Dans cet extrait de texte, Hume emploie les termes tels que moi-même, ou encore esprit pour designer la notion de conscience. Toutefois, qu'est ce que l'Esprit ou le Moi suivant Hume ? Suivant le philosophe anglais, lorsqu'on tente de percevoir le Moi, lorsqu'on essaie d'en avoir conscience, on est préalablement en présence de nombreuses perceptions. On ne se perçoit jamais comme un sujet seul, détaché du monde, on se perçoit toujours comme un sujet dans le monde, c'est-à-dire comme un sujet qui a des impressions et des idées. On ne peut donc pas percevoir le Moi sans avoir au même moment des idées ou des `'impressions successives'' qui portent sur autre chose que le Moi. D'ailleurs, dès qu'on cesse d'avoir des perceptions, comme lorsqu'on dort, on perd la conscience du Moi. Les `'perceptions successives'' d'un homme changent constamment, elles se succèdent les unes aux autres à tout instant. Il n'existe pas d'impression ou d'idée qui soit éternelle, immuable, invariable, qui ne soit jamais remplacée par une autre. Selon le moment, le Moi est perçu à travers l'une ou l'autre impression, l'une ou l'autre idée, et il n'est pas lié, ce faisant, à une seule d'entre elles. Il n'y a donc pas d'idée ou d'impression fixe du Moi. Davantage le Moi, par conséquent, n'est pas seulement quelque chose de changeant ; c'est également quelque chose qui peut être fragmenté. Le Moi ou l'Esprit peut, fondamentalement, être considéré comme un amas de perceptions distinguables liées les unes aux autres. En d'autres termes, le Moi n'est qu'un faisceau de perceptions, étant donné que, suivant Hume, `'ce sont seulement les perceptions successives qui constituent l'esprit''.

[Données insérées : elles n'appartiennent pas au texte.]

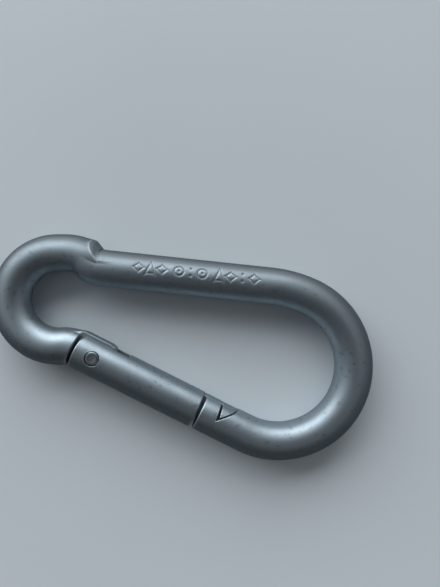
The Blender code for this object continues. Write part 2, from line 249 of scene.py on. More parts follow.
class Centreline:
    """A plane path of straight runs and arcs. It measures the distance to itself and the way along it."""

    def __init__(self, start, heading):
        self.at, self.heading, self.length, self.runs = np.array(start), heading, 0.0, []

    def straight(self, length):
        """Adds a straight run."""
        way = np.array([math.cos(self.heading), math.sin(self.heading)])
        self.runs.append((self.length, "straight", self.at, way, length))
        self.at = self.at + way * length
        self.length += length

    def arc(self, radius, turn):
        """Adds an arc that turns to the left by a positive angle, or to the right by a negative one."""
        hand = math.copysign(1.0, turn)
        side = np.array([-math.sin(self.heading), math.cos(self.heading)]) * hand
        centre = self.at + side * radius
        self.runs.append((self.length, "arc", centre, (radius, self.heading, turn), radius * abs(turn)))
        self.heading += turn
        self.at = centre - np.array([-math.sin(self.heading), math.cos(self.heading)]) * hand * radius
        self.length += radius * abs(turn)

    def measure(self, x, y):
        """(how far it is off the path, positive on its left, and how far along it) for each point."""
        nearest, offset, where = np.inf, 0.0, 0.0
        for begun, kind, place, how, length in self.runs:
            dx, dy = x - place[0], y - place[1]
            if kind == "straight":
                along = np.clip(dx * how[0] + dy * how[1], 0, length)
                distance = np.hypot(dx - how[0] * along, dy - how[1] * along)
                left = dy * how[0] - dx * how[1] > 0
            else:
                radius, heading, turn = how
                hand = math.copysign(1.0, turn)
                middle = heading + turn / 2 - hand * math.pi / 2
                spin = np.arctan2(dy, dx) - middle
                spin = (spin + math.pi) % (2 * math.pi) - math.pi
                spin = np.clip(spin, -abs(turn) / 2, abs(turn) / 2)
                along = radius * (spin * hand + abs(turn) / 2)
                angle = middle + spin
                distance = np.hypot(dx - radius * np.cos(angle), dy - radius * np.sin(angle))
                left = (np.hypot(dx, dy) < radius) == (turn > 0)
            closer = distance < nearest
            where = np.where(closer, begun + along, where)
            offset = np.where(closer, np.where(left, distance, -distance), offset)
            nearest = np.where(closer, distance, nearest)
        return offset, where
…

* 17 LOCKE J., Essai sur l'entendement humain, Livre II, chap. 27, paragraphe 9, traduit et commenté par BALIBAR E., Paris, Seuil, 1694, pp.149-151.

* 18 HUME D., Traité de la nature humaine, Livre I : De l'entendement, traduit par FOLLIOT P., Édition numérique réalisée le 28 janvier 2005 à Chicoutimi au canada, pp.242-243.